Почти год у меня на глазах она дула на суп Пола и целовала ровные полумесяцы его бровок. Я видела, как она до ужина выбегает под дождь, чтобы собрать книжки, которые он оставил на берегу у озера, а потом вся промокшая до нитки возвращается – радостная. Как она бегала по комнатам, потирая руки, чтобы согреться. Пела ему. Пела нам. Я смотрела, как она ловко, в одних носках, мечется по кухне, от стойки к островку, как наполняет тарелки едой, сдвигает кастрюли, смахивает упавшую на глаза непослушную челку. И все это время Пол отлично себя чувствовал. Он был в полном порядке. Лучше, чем когда-либо. И разве могла бы Патра не раскрошить батончики мюсли на мелкие кусочки, чтобы он мог их съесть как котенок?
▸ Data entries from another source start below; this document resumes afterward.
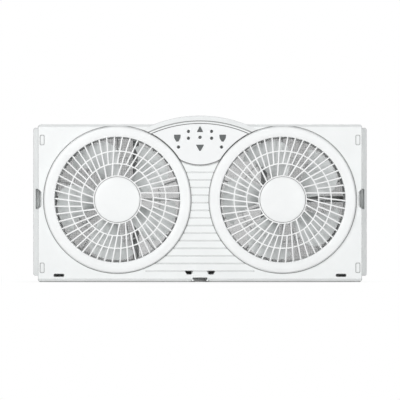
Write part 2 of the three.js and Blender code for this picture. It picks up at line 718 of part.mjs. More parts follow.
/** One drawn end bell, open towards the middle of the motor; facing is 1 with its end at the back. */
function motorBell(x, endY, facing) {
  const at = (depth) => endY - facing * depth;
  const bell = turned([
    [BUSH_R + FIT, at(0)],
    [MOTOR_R - BELL_WALL, at(0)],
    [MOTOR_R, at(BELL_WALL)],
    [MOTOR_R, at(BELL_LENGTH)],
    [MOTOR_R - BELL_WALL, at(BELL_LENGTH)],
    [MOTOR_R - BELL_WALL, at(BELL_WALL)],
    [BUSH_R + FIT, at(BELL_WALL)],
  ], MOTOR_SIDES);
  const holes = facing > 0
    ? motorScrewPlaces().map(([dx, dz]) => (
      bar(SCREW_HOLE_R, endY - BELL_WALL - CUT, endY + CUT, dx, dz, HOLE_SIDES)))
    : [];
  return cut(bell, ...holes).translate([x, 0, FAN_Z]);
}

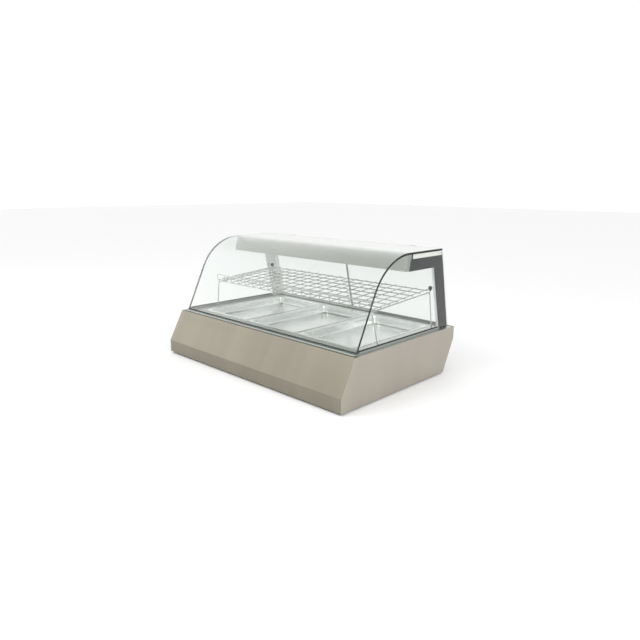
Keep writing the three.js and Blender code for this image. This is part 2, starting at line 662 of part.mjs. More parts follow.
const SHELF_HALF = 518;
const SHELF_FRONT_Y = 262;
const SHELF_DEPTH = 387;
const SHELF_FRONT_Z = 347;
const SHELF_TILT = THREE.MathUtils.degToRad(4.9);
const LONG_WIRE = 5;
const CROSS_WIRE = 4;
const LONG_WIRE_COUNT = 8;
const CROSS_WIRE_COUNT = 19;
const GALLERY_HEIGHT = 34;
const WELD = 0.6;                 // how far crossing wires sink into each other
const LEG_WIRE = 6;
const LEG_FRONT_X = 512;
const LEG_REAR_X = 531;
const LEG_FOOT_X = 540;

function shelfGrid() {
  const crossZ = (LONG_WIRE + CROSS_WIRE) / 2 - WELD;
  const wires = [];
  for (let i = 0; i < LONG_WIRE_COUNT; i += 1) {
    const y = (i / (LONG_WIRE_COUNT - 1)) * SHELF_DEPTH;
    wires.push(wire([-SHELF_HALF, y, 0], [SHELF_HALF, y, 0], LONG_WIRE));
  }
  for (let i = 0; i < CROSS_WIRE_COUNT; i += 1) {
    const x = (i / (CROSS_WIRE_COUNT - 1) - 0.5) * 2 * (SHELF_HALF - 4);
    wires.push(wire([x, -4, crossZ], [x, SHELF_DEPTH + 4, crossZ], CROSS_WIRE));
    wires.push(wire([x, -4, crossZ - 1], [x, -4, GALLERY_HEIGHT], CROSS_WIRE));
  }
  wires.push(wire([-SHELF_HALF, -4, GALLERY_HEIGHT], [SHELF_HALF, -4, GALLERY_HEIGHT], LONG_WIRE));
  // The rear wire's ends turn up and out to carry the bumpers.
  for (const sign of [-1, 1]) {
    wires.push(wire([sign * (SHELF_HALF - 2), SHELF_DEPTH, 0], [sign * 524.1, SHELF_DEPTH + 3, 6.7], LONG_WIRE));
  }
  return join(wires);
}

const shelf = add('shelf_grid', shelfGrid(), wireChrome);
shelf.position.set(0, SHELF_FRONT_Y, SHELF_FRONT_Z);
shelf.rotation.x = SHELF_TILT;

// Each leg frame is one bent wire: up at the front, along under the grid, down at the rear.
const legDrop = (LONG_WIRE + LEG_WIRE) / 2 + GAP;
const legFootZ = sillBottom + 0.8;   // the slanting cut end just clears the deck
const shelfRearZ = SHELF_FRONT_Z + SHELF_DEPTH * Math.tan(SHELF_TILT);
const SHELF_REAR_Y = SHELF_FRONT_Y + SHELF_DEPTH;
bothEnds((side, sign) => {
  const legs = [
    [sign * LEG_FOOT_X, 270, legFootZ], [sign * LEG_FRONT_X, SHELF_FRONT_Y, SHELF_FRONT_Z - legDrop],
    [sign * LEG_REAR_X, SHELF_REAR_Y, shelfRearZ - legDrop], [sign * LEG_FOOT_X, 662, legFootZ],
  ];
  add(`shelf_legs_${side}`, bentRod(legs, 10, LEG_WIRE, 56), wireChrome);
  const bumperZ = shelfRearZ + 12.8;
  const neck = new THREE.CylinderGeometry(3.5, 3.5, 14, 12).rotateX(Math.PI / 2);
  const bumper = join([
    new THREE.SphereGeometry(9, 16, 12).translate(sign * LEG_REAR_X, SHELF_REAR_Y + 3, bumperZ),
    neck.translate(sign * LEG_REAR_X, SHELF_REAR_Y + 1, bumperZ - 8),
  ]);
  add(`shelf_bumper_${side}`, bumper, blackRubber);
});

// ---- Controls and electrics ----------------------------------------------------------------

const SPINDLE_END = 766;

function thermostatKnob() {
  const profile = [
    [0, SPINDLE_END], [4, SPINDLE_END], [4, DEPTH + 1], [19, DEPTH + 1], [19, DEPTH + 4],
    [15.5, DEPTH + 6], [14.5, DEPTH + KNOB_REACH - 1], [13.5, DEPTH + KNOB_REACH], [0, DEPTH + KNOB_REACH],
  ].map(([r, y]) => new THREE.Vector2(r, y));
  const dial = new THREE.LatheGeometry(profile, 24);
  const pointer = box([-1.5, 1.5], [DEPTH + 3, DEPTH + KNOB_REACH], [8, 17]);
  return join([dial, pointer]);
}

add('thermostat_knob', thermostatKnob(), blackPlastic).position.set(KNOB_X, 0, CONTROL_Z);
add('thermostat_body', box([KNOB_X - 20, KNOB_X + 20], [732, SPINDLE_END - GAP], [158, 198]), whitePlastic);

const [displayWidth, displayHeight] = DISPLAY_SIZE;
const displayBody = box([-displayWidth / 2 + 1, displayWidth / 2 - 1], [752, DEPTH + 1],
  [-displayHeight / 2 + 1, displayHeight / 2 - 1]);
const displayBezel = box([-displayWidth / 2 - 3, displayWidth / 2 + 3], [DEPTH + GAP, DEPTH + 4],
  [-displayHeight / 2 - 3, displayHeight / 2 + 3]);
const display = add('temperature_display', join([displayBody, displayBezel]), blackPlastic);
display.position.set(DISPLAY_X, 0, CONTROL_Z);

// A rocker in its off position: the upper half stands out. Drawn round its own pivot.
const ROCKER_PIVOT_Y = 776;
const rocker = polygon([[-5, -9], [-5, 9], [2, 13], [8, 13], [5, 0], [4.8, -13], [2, -13]]);
for (const [name, x] of Object.entries(SWITCHES)) {
  add(name, alongX(rocker, -9, 9), blackPlastic).position.set(x, ROCKER_PIVOT_Y, CONTROL_Z);
}

const glandProfile = [
  [0, -14], [7.5, -14], [7.5, GAP], [12, GAP], [12, 8], [8, 16], [4, 16], [4, 10], [0, 10],
].map(([r, y]) => new THREE.Vector2(r, y));
add('cable_gland', onRearSlope(new THREE.LatheGeometry(glandProfile, 20), GLAND_X), blackPlastic);

export default displayCase;
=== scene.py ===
import math

import bmesh
import bpy
from mathutils import Matrix, Vector


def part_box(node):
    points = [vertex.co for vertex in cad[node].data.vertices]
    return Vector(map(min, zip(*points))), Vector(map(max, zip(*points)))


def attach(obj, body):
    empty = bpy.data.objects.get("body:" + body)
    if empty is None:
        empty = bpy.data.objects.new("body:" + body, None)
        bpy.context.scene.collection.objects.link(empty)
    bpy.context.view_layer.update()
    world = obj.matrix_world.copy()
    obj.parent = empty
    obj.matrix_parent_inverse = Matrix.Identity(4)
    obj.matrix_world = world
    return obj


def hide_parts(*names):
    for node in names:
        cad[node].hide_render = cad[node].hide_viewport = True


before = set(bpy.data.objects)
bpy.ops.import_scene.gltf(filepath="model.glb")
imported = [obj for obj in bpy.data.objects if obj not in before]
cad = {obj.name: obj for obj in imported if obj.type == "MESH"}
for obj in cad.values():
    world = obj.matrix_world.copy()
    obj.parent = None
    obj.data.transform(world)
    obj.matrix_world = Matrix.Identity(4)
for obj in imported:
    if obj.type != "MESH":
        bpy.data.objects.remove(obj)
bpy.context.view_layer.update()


# ---- Camera --------------------------------------------------------------------------------
# A fixed camera in front of the right-hand corner, a little above the counter and rolled by
# a third of a degree.
VIEW_AZIMUTH = math.radians(43.9)
VIEW_ELEVATION = math.radians(13.5)
VIEW_ROLL = math.radians(0.32)
VIEW_DISTANCE = 2.50843
VIEW_AIM = Vector((0.18886, -0.1, 0.25472))

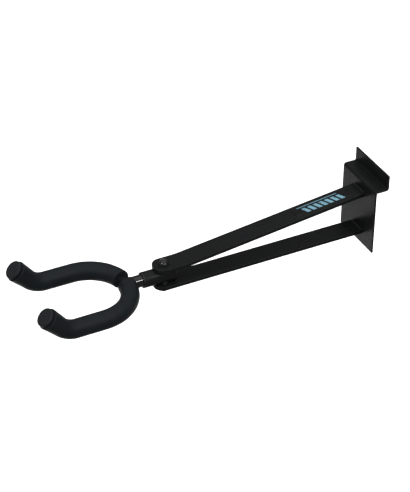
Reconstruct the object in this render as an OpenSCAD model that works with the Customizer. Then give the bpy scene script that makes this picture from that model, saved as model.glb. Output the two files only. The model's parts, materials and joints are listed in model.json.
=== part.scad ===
// Wall guitar hanger for slatwall.
// Origin: centre of the plate's wall face. +Y points into the wall, +Z up, and the yoke reaches out along -Y.

/* [Wall plate] */
// Width of the folded plate
plate_w = 62; // [50:1:90]
// Height from the bottom edge to the top of the shelf
plate_h = 72.5; // [68:0.5:90]
// Thickness of the sheet
sheet_t = 2; // [1.5:0.5:3]
// Room for the slat's lip, from the wall face to the hook's lip
hook_gap = 11.5; // [9:0.5:14]
// Height of the hook's lip above the shelf
lip_h = 15; // [8:1:20]
// Inside radius of both folds
fold_r = 1; // [0.5:0.5:2]

/* [Arms] */
// Width of both flat bars
arm_w = 21.5; // [20:0.5:25]
// Thickness of both flat bars
arm_t = 4; // [3:0.5:5]
// Gap between the bars at the pivot
arm_gap = 16.2; // [16.2:0.1:20]
// Distance from the wall face to the pivot
reach = 217; // [150:1:270]
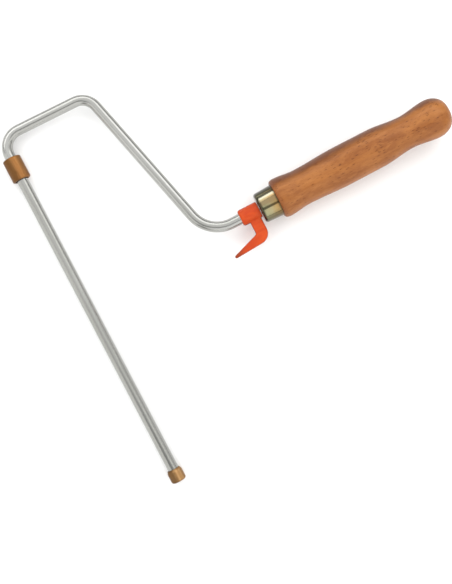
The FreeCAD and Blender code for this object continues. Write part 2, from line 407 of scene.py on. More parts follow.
def rodCentreline():
    # straight runs and bends from the spindle's tip to the start of the coined tang
    s = rodSizes
    low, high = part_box("frame_rod")
    radius = s["diameter"] / 2
    slope = math.atan2(s["crankFall"], s["crankWidth"])
    turn = math.pi / 2 + slope
    crankY = high.y - radius - s["spindleBend"] + s["spindleBend"] * math.tan(turn / 2)
    corners = [
        (Vector((spindleX, crankY, planeZ)), s["spindleBend"]),
        (Vector((spindleX + s["crankWidth"], crankY - s["crankFall"], planeZ)), s["crankBend"]),
        (Vector((spindleX + s["neckStart"], handleY, planeZ)), s["neckBend"]),
    ]
    start = Vector((spindleX, low.y, planeZ))
    end = Vector((high.x - s["tangFlat"] - s["tangPoint"], handleY, planeZ))
    points = [start] + [c for c, r in corners] + [end]
    path = [(start, 0.0)]                                                 # (point, share of bend)
    for i, (corner, r) in enumerate(corners):
        back = (points[i] - corner).normalized()
        ahead = (points[i + 2] - corner).normalized()
        half = back.angle(ahead) / 2
        centre = corner + (back + ahead).normalized() * (r / math.sin(half))
        first = corner + back * (r / math.tan(half)) - centre
        last = corner + ahead * (r / math.tan(half)) - centre
        sweep = first.angle(last)
        normal = first.cross(last).normalized()
        steps = max(12, int(math.degrees(sweep) / s["bendStep"]))
        for k in range(steps + 1):
            share = k / steps
            spot = centre + Matrix.Rotation(sweep * share, 3, normal) @ first
            path.append((spot, math.sin(math.pi * share) ** 0.5))
    path.append((end, 0.0))
    return path


def divideRuns(path, longest):
    # adds points on the straight runs, so that the drawn lines have something to follow
    full = [path[0]]
    for (a, bendA), (b, bendB) in zip(path, path[1:]):
        pieces = max(1, int((b - a).length / longest))
        for k in range(1, pieces + 1):
            t = k / pieces
            full.append((a.lerp(b, t), bendA + (bendB - bendA) * t))
    return full


def makeRod(material):
    s = rodSizes
    radius = s["diameter"] / 2
    path = divideRuns(rodCentreline(), s["longestStep"])
    start = path[0][0]
    marks = []                                                         # (place along the spindle, radius)
    for name in ("tip_bush_ring", "inner_bush_ring_tip_side", "inner_bush_ring_bend_side"):
        low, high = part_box(name)
        front, back = low.y - s["grooveRoom"], high.y + s["grooveRoom"]
        bottom = radius - s["grooveDepth"]
        marks += [(front - s["grooveEdge"], radius), (front, bottom),
                  (back, bottom), (back + s["grooveEdge"], radius)]
    stations = []
    c = s["tipChamfer"]
    direction = Vector((0, 1, 0))
    stations.append((start, direction, radius - c, radius - c, 0.0))
    stations.append((start + direction * c, direction, radius, radius, c))
    spindle = [p for p in path if abs(p[0].x - spindleX) < 1e-9 and p[0].y > start.y + c * 1.5]
    lastSpindle = spindle[-1][0].y
    rows = [(p[0].y, radius) for p in spindle] + [m for m in marks if m[0] < lastSpindle]
    for y, r in sorted(rows):
        stations.append((Vector((spindleX, y, planeZ)), direction, r, r, y - start.y))
    rest = path[path.index(spindle[-1]) + 1:]
    before = spindle[-1][0]
    travelled = before.y - start.y
    for i, (spot, bend) in enumerate(rest):
        ahead = rest[i + 1][0] if i + 1 < len(rest) else spot + (spot - before)
        travelled += (spot - before).length
        direction = ((spot - before).normalized() + (ahead - spot).normalized()).normalized()
        wide = radius * (1 - s["bendOval"] * bend)
        stations.append((spot, direction, wide, radius, travelled))
        before = spot
    direction = Vector((1, 0, 0))
    for step, wide, high in ((s["tangStart"], s["tangSpread"], s["tangSqueeze"]),
                             (s["tangFlat"], s["tangSpread"], s["tangSqueeze"]),
                             (s["tangFlat"] + s["tangPoint"], s["tangTip"], s["tangTip"])):
        spot = before + direction * step
        stations.append((spot, direction, radius * wide, radius * high, travelled + step))
    rod = sweepWire("bentRod", stations)
    sharpEdges(rod, 35)
    finishPiece(rod, "frame", ["frame_rod"], material)


makeRod(platedWire())


# snap rings
ringSizes = {
    "wire": 0.9 * mm,
    "opening": 3.0 * mm,          # between its two ends
    "steps": 72,
    "around": 20,
}

ringLook = {
    "scale": (0.05, 0.05, 0.052),
    "bare": (0.16, 0.155, 0.15),
    "roughness": (0.28, 0.5),
    "patches": (900, 2200, 2200),
    "lines": (40, 6000, 6000),
    "lineDepth": 0.004 * mm,
}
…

А разве могла бы она не погреть ему яблочный сок в микроволновке, потому что Пол жаловался, что сок холодный и делает больно зубам? Она его холила и лелеяла и уж точно души в нем не чаяла: что правда, то правда. Я могла бы обо всем этом рассказать, когда мне выпала такая возможность. Я хотела – и планировала, – но не рассказала.

 

Вот как я ответила на вопрос о том, что Патра сделала для своего сына: ничего!
Она ничего не сделала для своего сына.